9:15 P.M. The brilliant planet Mars rises in the east. Now so bright because it is so close, it will continue to draw even closer and get brighter until December. Mars has often been seen as an omen of death, war, destruction. But now it has become something else: a planet of hope. Here's how that transformation took place.

In the decade of the sixties, most of our eyes were fixed on the challenge set by President Kennedy: to land a man on the moon and return him safely to earth. As we all know, we met that challenge.

But almost unnoticed at that time were a set of flights, beginning in 1964, circling and photographing Mars. In those photographs was something completely unexpected: signs of dried-up lakes and rivers, signs that water had once flowed on Mars.
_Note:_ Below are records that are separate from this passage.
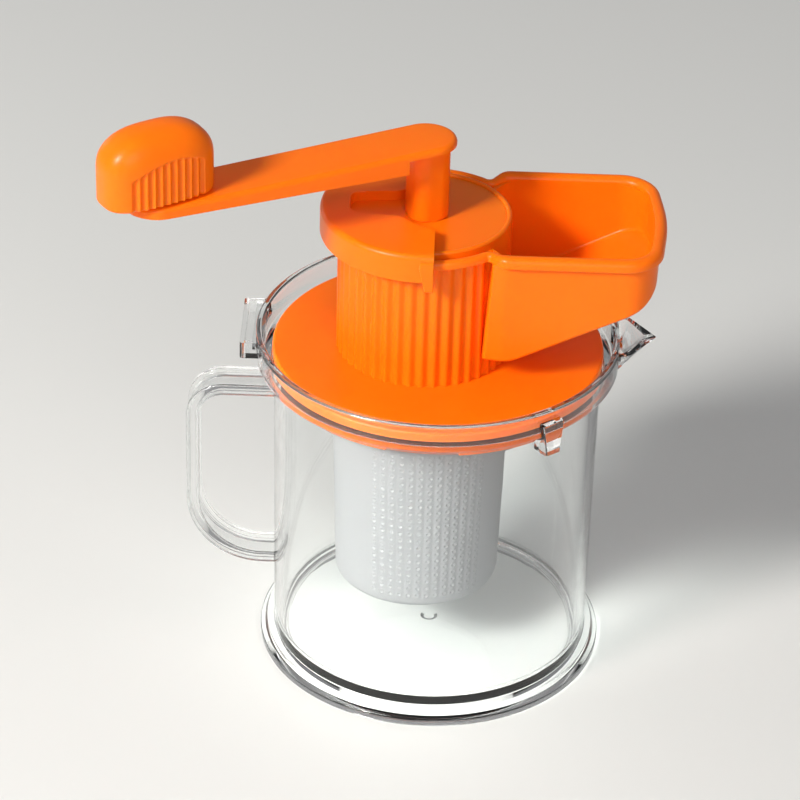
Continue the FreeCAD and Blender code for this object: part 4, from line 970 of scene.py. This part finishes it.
@dataclass
class Lid:
    """The orange lid moulding: disc, plug ring, ribbed chamber with lip, hopper, spider and spigot.

    Attributes:
        axis: Where the chamber's axis stands.
        base: Underside of the disc.
        disc: Radius of the disc.
        thickness: Thickness of the disc.
        core: Radius of the chamber between its ribs.
        ribs: Number of ribs round the chamber.
        rib: Height of a rib.
        mouth: Top of the chamber and of the hopper.
        bore: Inner radius of the chamber.
        ring: Outer radius of the plain ring on the chamber.
        lip: Outer radius of the lip round it.
    """

    axis: float = -4.2
    base: float = 92.1
    disc: float = 45.0
    thickness: float = 2.7
    core: float = 22.9
    ribs: int = 44
    rib: float = 0.75
    mouth: float = 135.6
    bore: float = 21.3
    ring: float = 22.8
    lip: float = 26.7

    def disc_and_plug(self) -> list[Thing]:
        """The disc, and the ring under it, which is shorter at the front and open at the spout.

        Returns:
            The disc and the ring.
        """
        top = self.base + self.thickness
        flat = rounded_path(
            [(15.0, self.base), (self.disc, self.base, 0.3), (self.disc, top, 0.75), (15.0, top)], steps=5
        )
        plate = turned(flat, 288)
        angle = np.linspace(0, 360, 720, endpoint=False)
        front = (angle > 252) & (angle < 279)
        pour = (angle < 8.5) | (angle > 351.5)
        low = np.where(pour, self.base - 0.4, np.where(front, self.base - 4.4, self.base - 6.0))
        ring = rounded_path([(39.9, 1.0), (39.9, 0.0, 0.3), (41.5, 0.0, 0.4), (41.5, 1.0)], steps=3)
        turn = np.radians(angle)
        r = ring[:, 0][:, None]
        z = low[None] + ring[:, 1][:, None] * (self.base + 0.5 - low[None])
        net = np.stack([r * np.cos(turn), r * np.sin(turn), z], -1)
        return [plate.solid("lid"), Skin.grid(net, round_rows=True).solid("plug")]

    def chamber(self) -> list[Thing]:
        """The chamber's outside, radius = core + rib * (1 + cos(ribs * a)) / 2, and the plain ring on it
        with its rounded top.

        Returns:
            The ribbed wall and the plain ring.
        """
        angle = np.linspace(0, 2 * np.pi, self.ribs * 14, endpoint=False)
        radius = self.core - 0.1 + self.rib * (1 + np.cos(self.ribs * angle)) / 2
        plan = radius[:, None] * unit(angle) + (self.axis, 0)
        low, inner = 130.0, 19.0
        corners = [(inner, low), (self.ring, low), (self.ring, self.mouth, 0.8), (inner, self.mouth)]
        ring = turned(rounded_path(corners, steps=8), 256, self.axis)
        return [prism(plan, 94.2, 133.0).solid("chamber"), ring.solid("ring")]

    def rim_line(self) -> Array:
        """The outer edge of the lip and of the hopper's rim as one closed line: round the chamber, then
        out from a notch on each side to the hopper's straight walls and its bowed end.

        Returns:
            The line's points, at equal steps.
        """
        circle = self.lip * unit(np.radians(np.linspace(52, 308, 170))) + (self.axis, 0)
        half = 25.0
        far = Hopper(half, 18.0, 60.2, 0, 10.8, bow=70.0).plan()[2:-2]
        corners = [tuple(circle[-1]), (12.6, -20.9, 0.8), (16.0, -half, 5.0), tuple(far[0])]
        front = rounded_path(corners, False, 10)
        return spaced(np.vstack([circle, front[1:-1], far, (front * (1, -1))[-2:0:-1]]), 560)

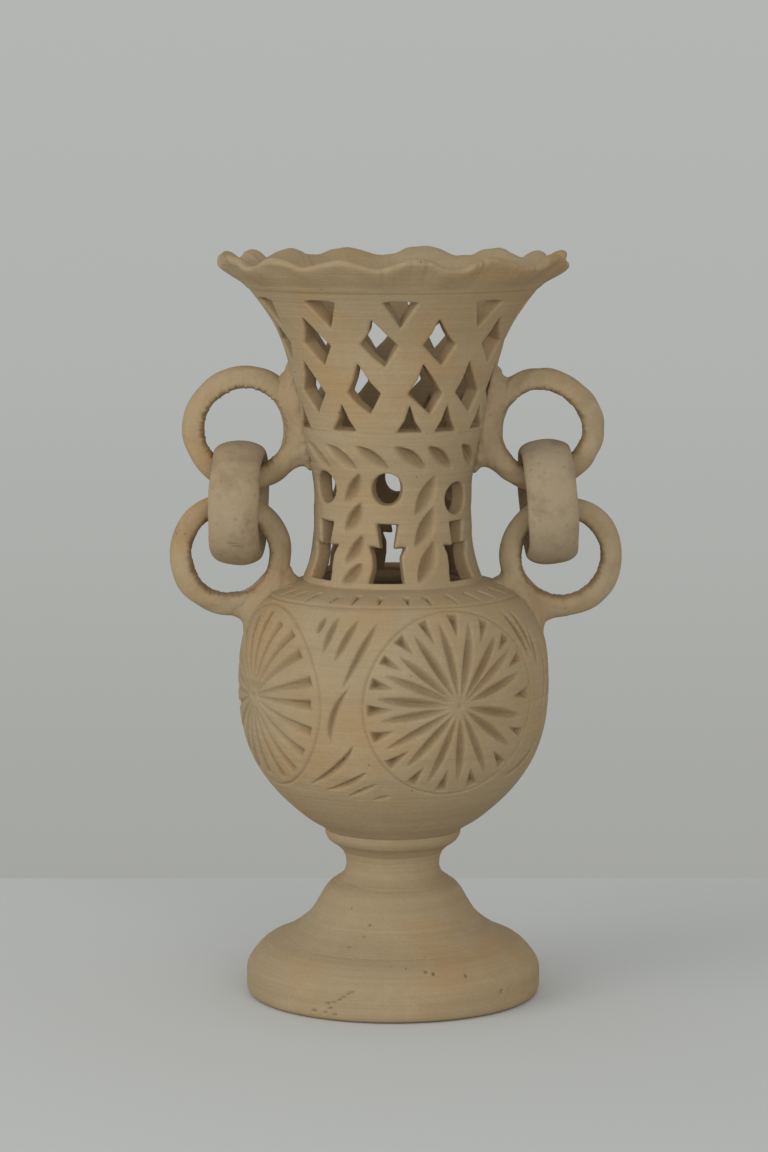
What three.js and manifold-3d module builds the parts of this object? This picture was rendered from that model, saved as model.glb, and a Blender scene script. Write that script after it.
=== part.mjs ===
// A hand-built clay vase: a bell foot, a turned stem, a carved globe, a pierced neck and a
// pierced flare with a crimped rim. A fixed ring is luted to the neck and another to the
// shoulder on each side, and a loose link hangs through both.
// Millimetres, +Z up, origin at the centre of the foot's underside. The vase's front is -Y.
import * as THREE from "three";
import { mergeVertices } from "three/addons/utils/BufferGeometryUtils.js";
import Module from "manifold-3d";

const wasm = await Module();
wasm.setup();

// Turned body: heights of the sections, and the radii where one section meets the next.
const FOOT_RADIUS = 59.2;
const FOOT_HEIGHT = 44;
const FOOT_BAND = 11.5;
const FOOT_TOP_RADIUS = 26;
const STEM_RADIUS = 18.8;
const STEM_HEIGHT = 23.2;
const COLLAR_RADIUS = 27.4;
const GLOBE_RADIUS = 62.5;
const GLOBE_HEIGHT = 101.3;
const SHOULDER_LINE_RADIUS = 49.5;
const NECK_BASE_RADIUS = 36;
const NECK_RADIUS = 31.7;
const NECK_HEIGHT = 60.7;
const FLARE_BASE_RADIUS = 36.6;
const FLARE_HEIGHT = 57.3;
const RIM_BASE_RADIUS = 58.6;
const RIM_RADIUS = 70;
const RIM_HEIGHT = 11.5;

// Clay.
const WALL = 6;
const GLOBE_FLOOR = 9;
const FOOT_CROWN = 9;
const SEAM = 0.3;

// Crimped rim: how far the lip rises and falls, and where a finger pressed it down.
const SCALLOP_RISE = 1.9;
const LIP_THICKNESS = 5.6;
const SCALLOP_VALLEYS = [
  -129.8, -112, -83, -54.2, -30, -5.4, 20.2, 49.5, 86, 110.5, 129.4, 155.5, 184.1, 209.2,
];

// Piercing of the flare, by eye, in degrees from the front.
const FLARE_BAND = 5.6;
const FLARE_FOOT = 0.9;
const TOP_TRIANGLES = [-69, -31.8, 2.3, 43, 79, 108, 138, 170, 204, 236, 264];
const UPPER_DIAMONDS = [-74, -43, -8, 24.5, 60, 91, 121, 152, 188, 222, 254];
const LOWER_DIAMONDS = [-88, -54, -16.6, 18.6, 49, 78, 107, 137, 170, 205, 239];
const FOOT_TRIANGLES = [-102, -70, -31, 10, 34, 64, 93, 122, 154, 188, 222];
const DIAMOND_WIDTH = 14.6;
const TRIANGLE_WIDTH = 13;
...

And so we sent a robot-controlled lander to Mars in 1976. Because where once there was water, there may once have been life. This lander found no signs of life, but did analyze the soil, and that's how we know that some meteorites, stones that fell from space, came from Mars.

About ten of these meteorites were found in the Allen Hills ice field in Antarctica. And in one of these meteorites, scientists found...well, they're not sure what. Some say signs of ancient life. Others say simply naturally occurring formations in the rock.

Mars circles the Sun in two years, and every time Mars draws close to the Earth, we have been sending remote controlled spaceships to Mars. The Mars Reconnaissance Orbiter has been in orbit around Mars since March, 2006, returning spectacular images to Earth.

Right now, the Phoenix Mars Lander is streaking towards an encounter - and a landing - in May, 2008.

And finally, within the next twenty years, the first manned expedition to Mars will depart. A new age will begin...and we are the forerunners of that age.